If not, Morgan Stanley warned that Tesla shareholders should be prepared for the company to significantly slow down or curtail its direct investment in sensitive and advanced AI efforts due to Musk’s prior statements of wanting to be an effective steward of powerful AI technology.
For income investors, here come the AI payouts.
Alphabet (GOOG) (GOOGL) goes ex-dividend on Monday with a payout date on June 17. And Nvidia (NVDA) goes ex-dividend on Tuesday with a payout date of June 28.
Kohl’s (KSS) goes ex-dividend on Wednesday and Taiwan Semi (TSM) goes ex-dividend on Thursday.

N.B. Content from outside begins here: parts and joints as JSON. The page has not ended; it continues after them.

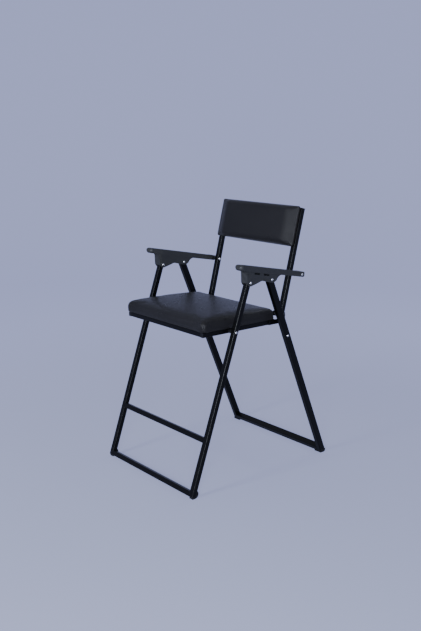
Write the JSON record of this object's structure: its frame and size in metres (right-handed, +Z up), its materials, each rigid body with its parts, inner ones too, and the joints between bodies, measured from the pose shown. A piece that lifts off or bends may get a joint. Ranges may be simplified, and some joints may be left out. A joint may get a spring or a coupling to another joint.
{
  "type": "folding bar stool",
  "caption": "Tall folding stool with padded seat and back, arms and a footrest; square-tube frames, arms, back and seat fold together flat.",
  "frame": {"origin": "on the floor, under the middle of the box round the open stool", "axes": "+Z up, -Y is the side that the sitter faces, +X is the sitter's left"},
  "size_m": [0.646, 0.817, 1.1584],
  "materials": {
    "black_tube": "semi-gloss black powder coat",
    "black_plastic": "satin black moulded plastic",
    "arm_plastic": "dark grey moulded plastic with a fine grain",
    "rivet_steel": "zinc-plated, satin",
    "axle_steel": "black oxide",
    "board": "black stained plywood",
    "vinyl": "soft black vinyl with a fine grain"
  },
  "bodies": {
    "rear_frame": {"rear_leg_left": "black_tube", "rear_leg_right": "black_tube", "rear_floor_bar": "black_tube", "rear_foot_left": "black_plastic", "rear_foot_right": "black_plastic", "leg_rivet_left": "rivet_steel", "leg_rivet_right": "rivet_steel"},
    "armrests": {"armrest_left": "arm_plastic", "armrest_right": "arm_plastic", "arm_front_pin_left": "rivet_steel", "arm_front_pin_right": "rivet_steel", "arm_rear_pin_left": "rivet_steel", "arm_rear_pin_right": "rivet_steel", "arm_bushes_left": "black_plastic", "arm_bushes_right": "black_plastic", "back_bolt_left": "rivet_steel", "back_bolt_right": "rivet_steel", "back_spacer_left": "black_plastic", "back_spacer_right": "black_plastic"},
    "front_frame": {"front_leg_left": "black_tube", "front_leg_right": "black_tube", "footrest_bar": "black_tube", "front_floor_bar": "black_tube", "front_foot_left": "black_plastic", "front_foot_right": "black_plastic", "seat_rivet_left": "rivet_steel", "seat_rivet_right": "rivet_steel"},
    "back": {"back_post_left": "black_tube", "back_post_right": "black_tube", "post_caps_left": "black_plastic", "post_caps_right": "black_plastic", "back_clevis_left": "black_tube", "back_clevis_right": "black_tube", "axle_nut_left": "axle_steel", "axle_nut_right": "axle_steel", "hinge_axle": "axle_steel", "back_board": "board", "back_screws": "rivet_steel", "back_pad": "vinyl"},
    "seat": {"seat_rail_left": "black_tube", "seat_rail_right": "black_tube", "seat_ear_left": "black_tube", "seat_ear_right": "black_tube", "seat_spacer_left": "black_plastic", "seat_spacer_right": "black_plastic", "seat_bolt_left": "rivet_steel", "seat_bolt_right": "rivet_steel", "seat_rail_front": "black_tube", "seat_rail_back": "black_tube", "rail_plugs": "black_plastic", "seat_board": "board", "seat_cushion": "vinyl"},
    "links": {"link_left": "black_tube", "link_right": "black_tube", "link_rivet_left": "rivet_steel", "link_rivet_right": "rivet_steel"}
  },
  "joints": [
    {"name": "back_fold", "type": "hinge", "parent": "armrests", "child": "back", "pos_m": [0, 0.1906, 0.875], "axis": [1, 0, 0], "range_deg": [0, 90]},
    {"name": "arm_fold", "type": "hinge", "parent": "rear_frame", "child": "armrests", "pos_m": [0, 0.0113, 0.872], "axis": [-1, 0, 0], "range_deg": [0, 46.2]},
    {"name": "front_leg_fold", "type": "hinge", "parent": "armrests", "child": "front_frame", "pos_m": [0, -0.1108, 0.871], "axis": [1, 0, 0], "range_deg": [0, 79.7]},
    {"name": "seat_fold", "type": "hinge", "parent": "back", "child": "seat", "pos_m": [0, 0.1158, 0.7], "axis": [-1, 0, 0], "range_deg": [0, 89.7]},
    {"name": "link_fold", "type": "hinge", "parent": "back", "child": "links", "pos_m": [0, 0.1158, 0.7], "axis": [-1, 0, 0], "range_deg": [0, 170.5]}
  ],
  "couplings": [
    {"joint": "arm_fold", "follows": "back_fold", "ratio": 0.5133},
    {"joint": "front_leg_fold", "follows": "back_fold", "ratio": 0.8855},
    {"joint": "seat_fold", "follows": "back_fold", "ratio": 0.9966},
    {"joint": "link_fold", "follows": "back_fold", "ratio": 1.8944}
  ]
}
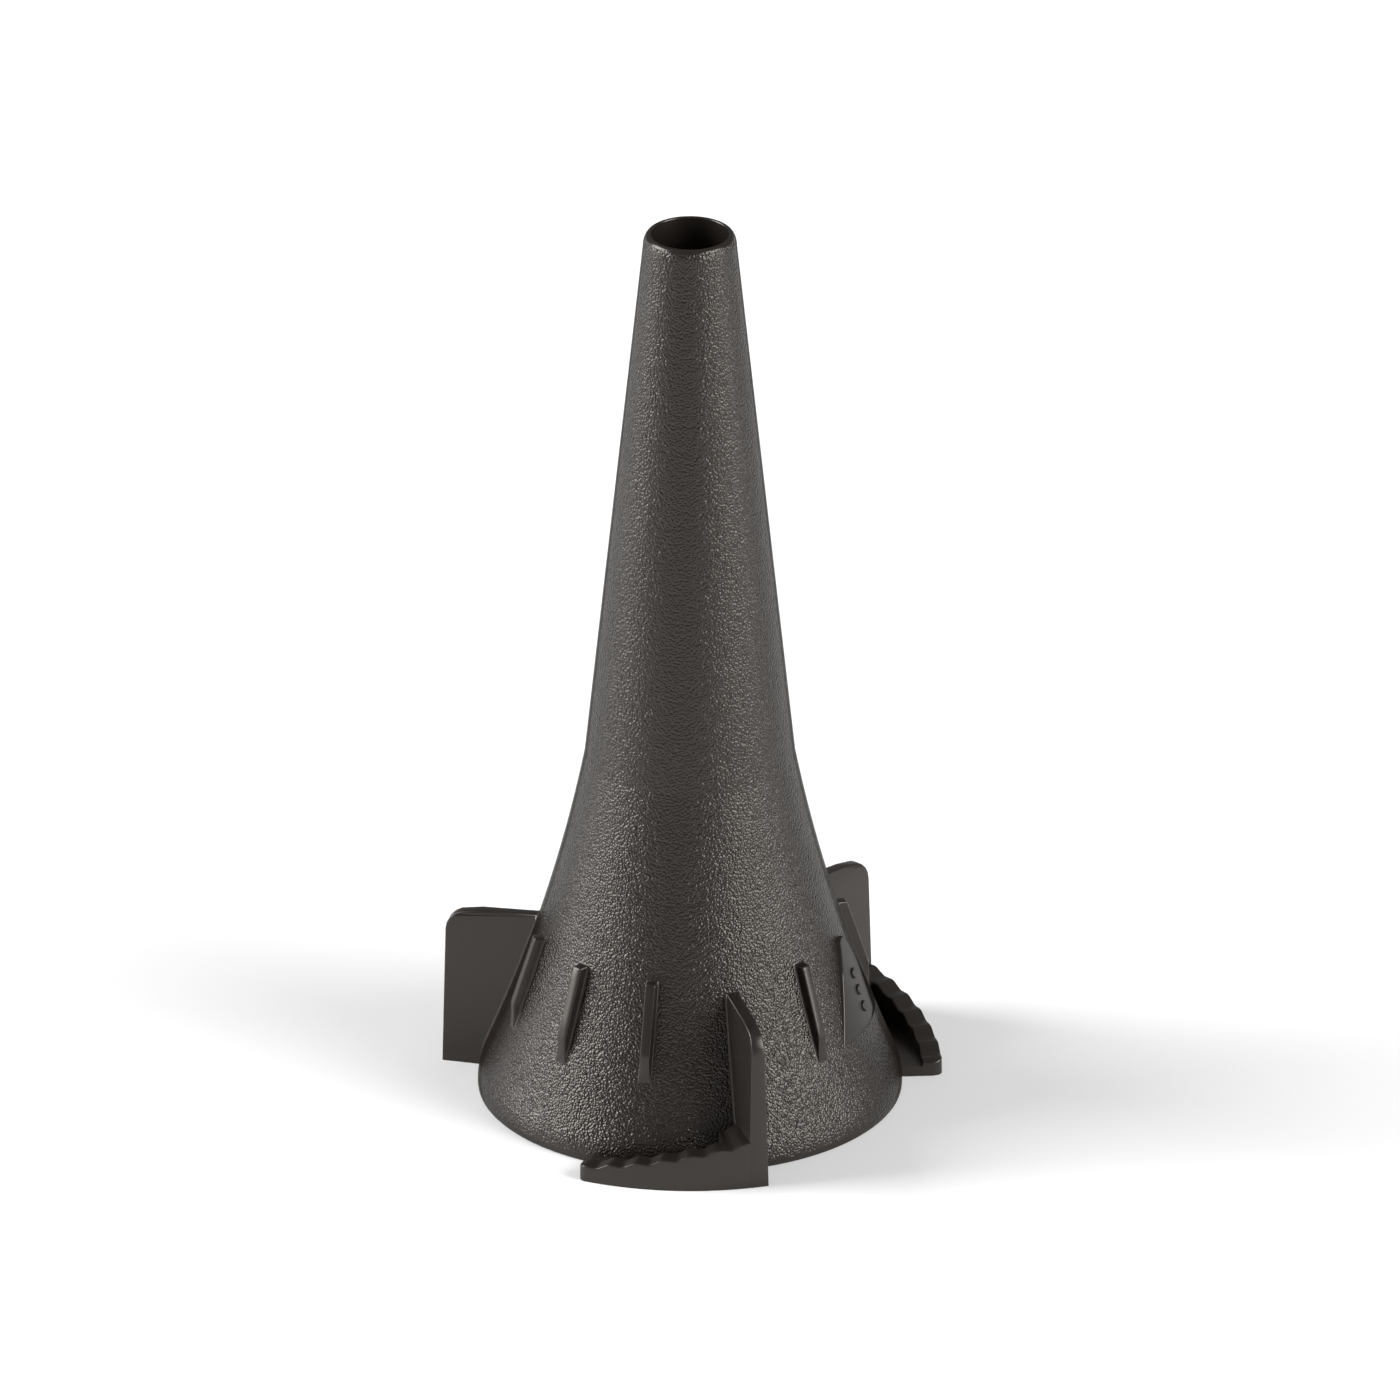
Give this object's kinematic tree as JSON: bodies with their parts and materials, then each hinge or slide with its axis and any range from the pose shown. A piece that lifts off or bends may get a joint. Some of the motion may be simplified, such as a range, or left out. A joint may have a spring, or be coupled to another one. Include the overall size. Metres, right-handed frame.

And in the Wall Street Research Corner, Piper Sandler technical analysts highlight 7 actionable ideas, saying they see equities as “semi-charmed — pleasant but with some problems.”
Leadership “is narrow, and the market is not broadening out,” which is “raising concerns about the market’s overall health heading into the summer.”
On the long side they noted Tesla, where shares have bounced off the lower end of a symmetrical triangle and its relative strength has inflected higher off multi-month lows.
And News Corp. (NWSA), where shares cleared resistance from the 2021 highs, and relative strength has inflected higher off the midline.
On the short side they highlight J&J (JNJ), where shares are reaching 2023 lows, with relative strength that has been deteriorating to multi-year lows.
And Wendy’s (WEN), where shares “have violated key support near $17.15” and the relative strength here has also deteriorated to multi-year lows.